[start of SUPPLIED INFORMATION]

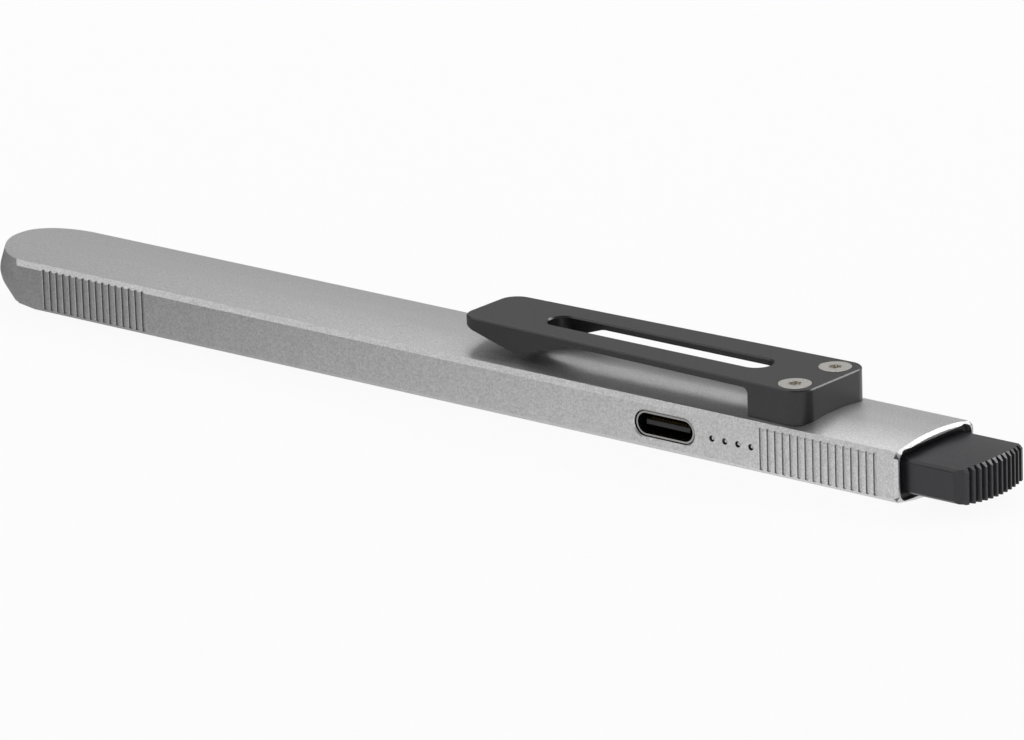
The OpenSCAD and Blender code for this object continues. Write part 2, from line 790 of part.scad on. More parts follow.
// Side view of the clip: nose, foot, thin arm and screwed block
module clip_profile() {
    block_z = body_h - sag(crown_r, clip_w / 2) - overrun;
    foot_z = body_h + foot_gap;
    polygon([[clip_x, clip_top], [clip_x, clip_top - clip_nose_t], [clip_x + foot_x, foot_z],
        [clip_x + foot_x + foot_l, foot_z + foot_rise], [clip_x + foot_end, arm_z],
        [clip_block_x, arm_z], [clip_block_x, block_z], [clip_end, block_z],
        [clip_end, clip_top]]);
    translate([clip_block_x - clip_fillet, arm_z - clip_fillet]) difference() {
        square(clip_fillet);
        circle(clip_fillet, $fn = fine);
    }
}

module pocket_clip() {
    slot_x0 = clip_x + slot_start;
    slot_x1 = clip_end - slot_end;
    color("dimgray") difference() {
        intersection() {
            along_z(0, clip_top) clip_plan();
            along_y(-clip_w, clip_w) clip_profile();
        }
        along_z(body_h / 2, clip_top + overrun) translate([(slot_x0 + slot_x1) / 2, 0])
            obround(slot_x1 - slot_x0, slot_w);
        translate([clip_block_x - overrun, 0, mid_z + crown_axis]) rotate([0, 90, 0])
            cylinder(h = clip_block_l + 2 * overrun, r = crown_r + fit, $fn = 4 * fine);
        at_screws() {
            cylinder(h = clip_top + overrun, r = shank_hole_r, $fn = round_fn);
            translate([0, 0, clip_top - screw_head_h - fit]) cylinder(h = screw_head_h,
                r1 = screw_d / 2 + fit, r2 = screw_head_d / 2 + fit, $fn = fine);
            translate([0, 0, clip_top - fit])
                cylinder(h = overrun, r = screw_head_d / 2 + fit, $fn = fine);
        }
    }
}

// Six-lobed driver recess
module lobed_recess() {
    circle(lobe_place_share * screw_d, $fn = round_fn);
    for (a = [0:60:300]) rotate(a) translate([lobe_place_share * screw_d, 0])
        circle(lobe_r_share * screw_d, $fn = round_fn);
}

module clip_screws() {
    shank_z = ceiling_z - nut_plate_t;
    recess_depth = recess_share * screw_head_h;
    at_screws() color("gainsboro") difference() {
        union() {
            translate([0, 0, clip_top - screw_head_h])
                cylinder(h = screw_head_h, r1 = screw_d / 2, r2 = screw_head_d / 2, $fn = fine);
            translate([0, 0, shank_z]) cylinder(h = clip_top - screw_head_h - shank_z,
                r = screw_d / 2, $fn = round_fn);
        }
        translate([0, 0, clip_top - recess_depth]) linear_extrude(screw_head_h) lobed_recess();
    }
}

module nut_plate() {
    plate_w = cavity_w - 2 * cavity_r;
    plate_end = screw_x + screw_d / 2 + nut_rim;
    color("lightgray") difference() {
        box(plate_end - nut_plate_l, plate_end, -plate_w / 2, plate_w / 2,
            ceiling_z - nut_plate_t, ceiling_z);
        at_screws() cylinder(h = body_h, r = screw_d / 2 + fit, $fn = round_fn);
    }
}

module switch_case() {
    bore = stem_w + 2 * slide_gap;
    bore_l = stem_inner + travel + flange_gap;
    color("black") difference() {
        box(switch_x, switch_end, -switch_w / 2, switch_w / 2,
            mid_z - switch_h / 2, mid_z + switch_h / 2);
        box(switch_end - bore_l, switch_end + overrun, -bore / 2, bore / 2,
            mid_z - bore / 2, mid_z + bore / 2);
    }
}

module switch_terminals() {
    for (s = [-1, 1], x = [switch_x + leg[0], switch_end - 2 * leg[0]])
        translate([x, s * (switch_w + leg[1]) / 2 - leg[1] / 2, board_top]) color("lightgray") cube(leg);
}

module switch_stem() {
    color("whitesmoke") box(stem_x, stem_end, -stem_w / 2, stem_w / 2,
        mid_z - stem_w / 2, mid_z + stem_w / 2);
}

// Coil spring round the stem and the push rod, as one unbroken tube
module return_spring() {
    steps = 12;
    sides = 6;
    wire_r = spring_wire / 2;
    x0 = switch_end + fit + wire_r;
    x1 = flange_x - fit - wire_r;
    rings = spring_turns * steps;
    points = [for (i = [0:rings], j = [0:sides - 1])
        let (a = 360 * i / steps, b = 360 * j / sides, r = spring_d / 2 + wire_r * cos(b))
            [x0 + (x1 - x0) * i / rings + wire_r * sin(b), r * cos(a), mid_z + r * sin(a)]];
    sides_of_tube = [for (i = [0:rings - 1], j = [0:sides - 1])
        let (k = (j + 1) % sides, p = i * sides, q = p + sides)
            each [[p + j, q + j, q + k], [p + j, q + k, p + k]]];
    ends = [for (j = [1:sides - 2]) each [[0, j, j + 1],
        [rings * sides, rings * sides + j + 1, rings * sides + j]]];
    color("silver") polyhedron(points, concat(sides_of_tube, ends));
}

module button_plan() {
    x = button_end_x;
    half = button_w / 2;
    difference() {
        polygon([[flange_x, -half], [x - button_corner_l, -half],
            [x - button_corner_in, button_corner - half], [x, button_corner - half],
            [x, half - button_corner], [x - button_corner_in, half - button_corner],
            [x - button_corner_l, half], [flange_x, half]]);
        for (i = [0:thumb_count - 1]) {
            y = (i - (thumb_count - 1) / 2) * thumb_pitch;
            crest = x - sag(button_end_r, y);
            flare = thumb_w / 2 * (1 + overrun / thumb_depth);
            polygon([[crest - thumb_depth, y], [crest + overrun, y - flare],
                [crest + overrun, y + flare]]);
        }
    }
}

// Barrel form that rounds the button's end in plan and chamfers its upper edge
module button_end_form() {
    top = mid_z + button_h / 2;
    r = button_end_r;
    translate([button_end_x - r, 0, 0]) rotate_extrude($fn = 4 * fine)
        polygon([[0, -overrun], [r, -overrun], [r, top - button_end_c], [r - button_end_c, top],
            [0, top]]);
}

module button() {
    color([0.12, 0.12, 0.13]) {
        intersection() {
            along_x(flange_x, button_end_x) translate([0, mid_z])
                crowned_section(button_w, button_h, button_side_h, button_edge, button_crown_r);
            along_z(0, body_h) button_plan();
            button_end_form();
        }
        along_x(flange_x, flange_end) translate([0, mid_z])
            round_rect(pocket_w - 2 * flange_gap, pocket_h - 2 * flange_gap, pocket_r);
        translate([rod_x, 0, mid_z]) rotate([0, 90, 0])
            cylinder(h = rod_l + flange_t, r = rod_d / 2, $fn = fine);
    }
}

module button_ring(x0, x1, gap) {
    along_x(x0, x1) translate([0, mid_z])
        crowned_section(button_w + 2 * gap, button_h + 2 * gap, button_side_h,
            button_edge + gap, button_crown_r);
}

module button_seal() {
    color("black") difference() {
        button_ring(collar_end - seal_l, collar_end, seal_band);
        button_ring(collar_end - seal_l - overrun, collar_end + overrun, seal_gap);
    }
}

module tail_collar() {
    color([0.2, 0.2, 0.2]) difference() {
        along_x(collar_x, collar_end) translate([0, mid_z])
            round_rect(pocket_w - 2 * fit, pocket_h - 2 * fit, pocket_r);
        button_ring(collar_x - overrun, collar_end + overrun, slide_gap);
        button_ring(collar_end - seal_l - fit, collar_end + overrun, seal_band + fit);
    }
}

housing();
lens_window();
lens_gasket();
reflector();
led_emitter();
led_board();
heat_spreader();
led_flex();
battery_cell();
battery_tabs();
battery_foam();
protection_board();
protection_chip();
battery_leads();
carrier_frame();
main_board();
flex_connector();
driver_inductor();
controller_chip();
charger_chip();
capacitors();
usb_shell();
usb_tongue();
usb_contacts();
port_gasket();
indicator_leds();
light_guide();
pocket_clip();
clip_screws();
nut_plate();
switch_case();
switch_terminals();
switch_stem();
return_spring();
button();
button_seal();
tail_collar();
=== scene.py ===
"""Looks of a flat pocket flashlight: bead-blasted silver housing, black clip and black tail button.

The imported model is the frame. Each visible piece is modelled again in finer detail, in millimetres,
and is brought to metres when it is finished. X runs from the lens to the button, Z is up.
"""
import math

import bmesh
import bpy
from mathutils import Matrix, Vector


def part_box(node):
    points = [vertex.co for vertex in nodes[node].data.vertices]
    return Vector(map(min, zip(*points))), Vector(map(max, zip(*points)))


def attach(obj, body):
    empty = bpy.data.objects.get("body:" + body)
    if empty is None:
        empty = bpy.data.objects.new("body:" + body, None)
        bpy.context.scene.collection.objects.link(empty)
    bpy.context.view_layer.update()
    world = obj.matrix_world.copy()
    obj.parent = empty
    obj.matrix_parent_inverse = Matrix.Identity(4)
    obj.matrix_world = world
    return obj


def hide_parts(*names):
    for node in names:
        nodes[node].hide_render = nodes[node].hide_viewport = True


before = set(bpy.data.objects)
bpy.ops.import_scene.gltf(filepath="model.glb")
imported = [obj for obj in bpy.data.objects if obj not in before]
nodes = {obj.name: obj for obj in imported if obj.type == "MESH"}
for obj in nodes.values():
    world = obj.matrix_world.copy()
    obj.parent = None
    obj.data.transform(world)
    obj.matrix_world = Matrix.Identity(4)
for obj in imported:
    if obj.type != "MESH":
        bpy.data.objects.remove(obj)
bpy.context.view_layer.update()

MM = 0.001

# ---------------------------------------------------------------- sizes in millimetres


def box_mm(node):
    """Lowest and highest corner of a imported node, in millimetres."""
    low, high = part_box(node)
    return Vector(low) / MM, Vector(high) / MM


shell_low, shell_high = box_mm("housing")
clip_low, clip_high = box_mm("pocket_clip")
button_low, button_high = box_mm("button")
port_low, port_high = box_mm("usb_shell")
guide_low, guide_high = box_mm("light_guide")

# How close to a plane a corner has to be to count as lying on it, in the piece's own unit
NEAR = 0.001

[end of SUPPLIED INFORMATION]

## EXERCISE
Extract, from the listing above, every line where the string "empty" occurs.

## IN RESPONSE
    empty = bpy.data.objects.get("body:" + body)
    if empty is None:
        empty = bpy.data.objects.new("body:" + body, None)
        bpy.context.scene.collection.objects.link(empty)
    obj.parent = empty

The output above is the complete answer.